Over the years, Khan has become the favourite whipping-boy for right-wing trolls, drawing flak for everything ranging from his views on rehabilitation of people displaced due to the Narmada dam, to his remark on intolerance, to marrying and divorcing two Hindu women, to finally the new Ceat Tyres commercial

Deborah Grey 25 Oct 2021

aamir khan

Right-wing supremacists, social media trolls as well as the regime’s faithful lapdogs have dragged Aamir Khan into the middle of several inexplicable controversies over the last few years. The most recent instance is the completely unnecessary brouhaha over a CEAT tyres ad where Khan advises people not to burst crackers on roads.

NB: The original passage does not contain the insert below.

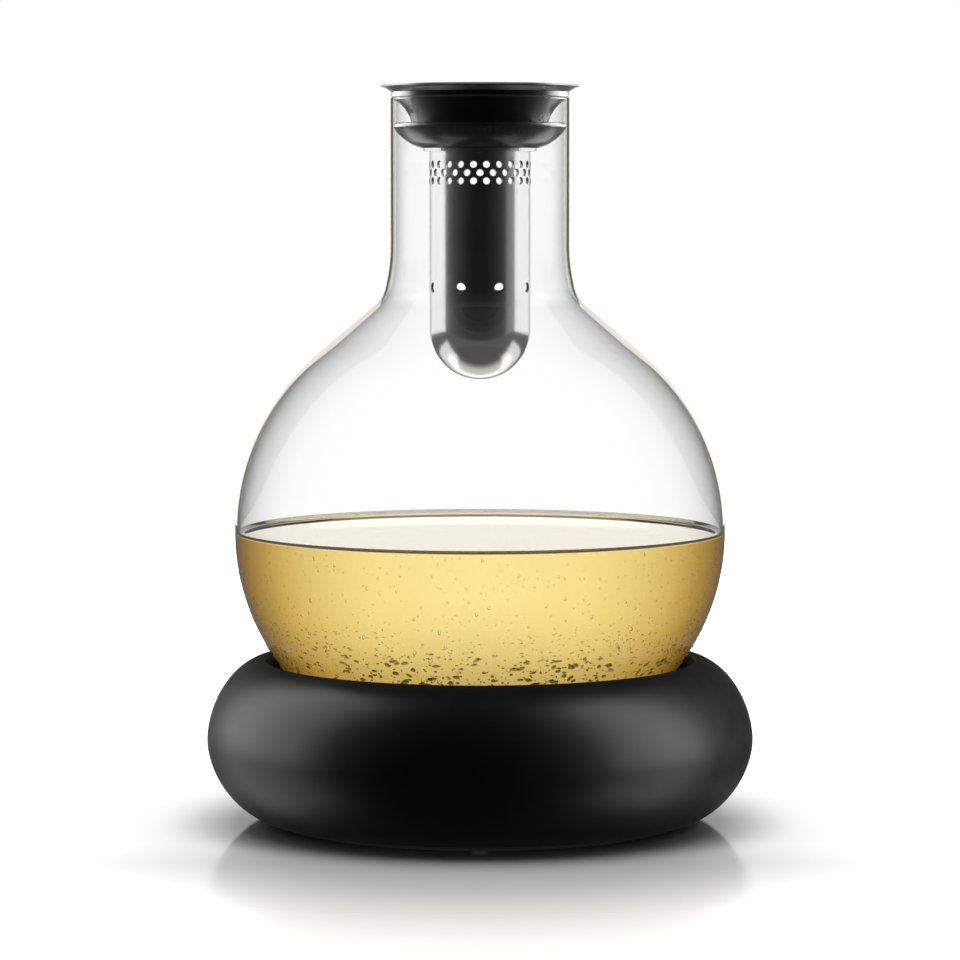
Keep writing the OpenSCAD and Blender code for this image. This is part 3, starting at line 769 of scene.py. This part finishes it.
def light_it(ground, shell, clear_pieces, seal, rim, tube_skin):
    """Each group of pieces has its own soft panels: white glass edges, bright steel sides and a satin base.
    The base's inner plastic has none and stays dark."""
    inside_base = [frame["nodes"][name] for name in ("base_pan", "well_liner")]
    lit_apart = clear_pieces + [ground, seal, shell, rim] + inside_base
    others = [o for o in bpy.context.scene.objects if o.type == "MESH" and o not in lit_apart]
    on_steel, on_glass = group("lit_steel", others), group("lit_glass", clear_pieces)
    on_seal, on_shell = group("lit_seal", [seal]), group("lit_shell", [shell])
    on_rim, on_floor = group("lit_rim", [rim]), group("lit_floor", [ground])
    on_tube = group("lit_tube", [tube_skin])
    beside, underneath, back_wall = 65, -0.9, 2.8

    under = softbox("rim_under", on_rim, 0, wide=2.0, radiance=0.12, height=underneath, distance=0, tall=2.0,
                    alone=True)
    under.rotation_euler = (math.pi, 0, 0)
    softbox("steel_back", on_steel, 0, wide=1.5, radiance=0.8)
    softbox("tube_low_back", on_tube, 0, wide=1.5, radiance=0.8, height=underneath, tall=1.1, alone=True)
    softbox("steel_front", on_steel, 108, wide=0.42, radiance=0.2)
    softbox("rim_front", on_rim, 180, wide=2.2, radiance=0.2)
    softbox("rim_back", on_rim, 0, wide=1.5, radiance=0.8)
    softbox("seal_back", on_seal, 0, wide=0.5, radiance=1.05)
    softbox("glass_back", on_glass, 0, wide=0.9, radiance=1.6, colour=(1, 0.95, 0.86))
    for side, hand in ((-1, "left"), (1, "right")):
        softbox("steel_" + hand, on_steel, side * beside, wide=1.25, radiance=1.4)
        softbox("tube_low_" + hand, on_tube, side * beside, wide=1.25, radiance=1.1, height=underneath,
                tall=1.1, alone=True)
        softbox("rim_" + hand, on_rim, side * beside, wide=1.25, radiance=1.4)
        softbox("seal_" + hand, on_seal, side * 52, wide=1.0, radiance=9.0)
        softbox("seal_low_" + hand, on_seal, side * 36, wide=0.7, radiance=2.0, height=-0.6, tall=0.6,
                alone=True)
    for hand, azimuth, wide, high, low in (("left", -78, 1.15, 11.0, 4.5), ("right", 102, 0.8, 16.5, 6.5)):
        softbox("shell_" + hand, on_shell, azimuth, wide, high, height=1.0, distance=1.0, tall=2.0)
        softbox("shell_low_" + hand, on_shell, azimuth, wide, low, height=-0.5, distance=1.0, tall=1.0,
                alone=True)
    top = softbox("floor_top", on_floor, 0, wide=1.6, radiance=2.2, height=1.6, distance=0)
    top.rotation_euler = (0, 0, 0)
    rear = softbox("floor_rear", on_floor, 0, wide=0.9, radiance=6.6, height=0.75, tall=0.6)
    look_at(rear, (0, 0, 0))
    softbox("floor_back", on_floor, 0, wide=12.0, radiance=0.55, height=back_wall / 2,
            distance=FLOOR_BACK - 10 * MM, tall=back_wall)


def settings():
    scene = bpy.context.scene
    scene.view_settings.view_transform = "Standard"
    scene.cycles.max_bounces = 32
    scene.cycles.transmission_bounces = 24
    scene.cycles.glossy_bounces = 12
    scene.cycles.transparent_max_bounces = 16


def main():
    settings()
    camera()
    world()
    shell_skin = satin_shell()
    inner_plastic = moulded_plastic("black_plastic", (0.008, 0.008, 0.0085), (0.013, 0.013, 0.014),
                                    rough=0.5, specular=0.2)
    core_skin = moulded_plastic("core_plastic", (0.04, 0.044, 0.052), (0.06, 0.066, 0.078),
                                rough=0.4, specular=0.4)
    rubber, sponge = silicone(), foam()
    screw = steel("screw_steel", (0.6, 0.6, 0.61), rough=0.3, brushed=False)
    brushed = steel("brushed_steel", (0.5, 0.5, 0.5), rough=0.32, brushed=True)
    polished = steel("polished_steel", (0.6, 0.6, 0.6), rough=0.19, brushed=False)
    clear, liquid = glass(), wine_liquid()

    shell = turned("base_shell", "base", shell_skin)
    keep("base_pan", inner_plastic)
    keep("well_liner", inner_plastic)
    keep("insulation_ring", sponge)
    keep("pan_screws", screw)
    keep("foot_ring", rubber)
    keep("core_dish", core_skin)
    keep("core_tray", core_skin)
    keep("coolant_gel", coolant())
    keep("filler_plug", core_skin)
    keep("rest_ring", rubber)
    carafe = turned("glass_carafe", "carafe", clear, passes=1)
    clear_pieces = [carafe, wine_body(liquid), dew(water())]
    rim = turned("pour_funnel", "stopper", brushed)
    keep("stopper_core", inner_plastic)
    seal = turned("stopper_seal", "stopper", rubber)
    keep("tube_grip_ring", rubber)
    tube_skin = tube(polished)
    light_it(floor(pale_floor()), shell, clear_pieces, seal, rim, tube_skin)


random.seed(7)
main()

It is noteworthy that Khan doesn’t ask people to not celebrate Diwali or not burst crackers… he just advises them not to do so on the road. Now, one could say this is rather sound advice, given how the middle of the road is certainly not a place to burst crackers. One can always do so in open parks, gardens, building or housing society compounds etc. as these are open air spaces where people don’t have to worry about being run over by vehicles, and vehicle owners don’t have to worry about damage to their vehicles.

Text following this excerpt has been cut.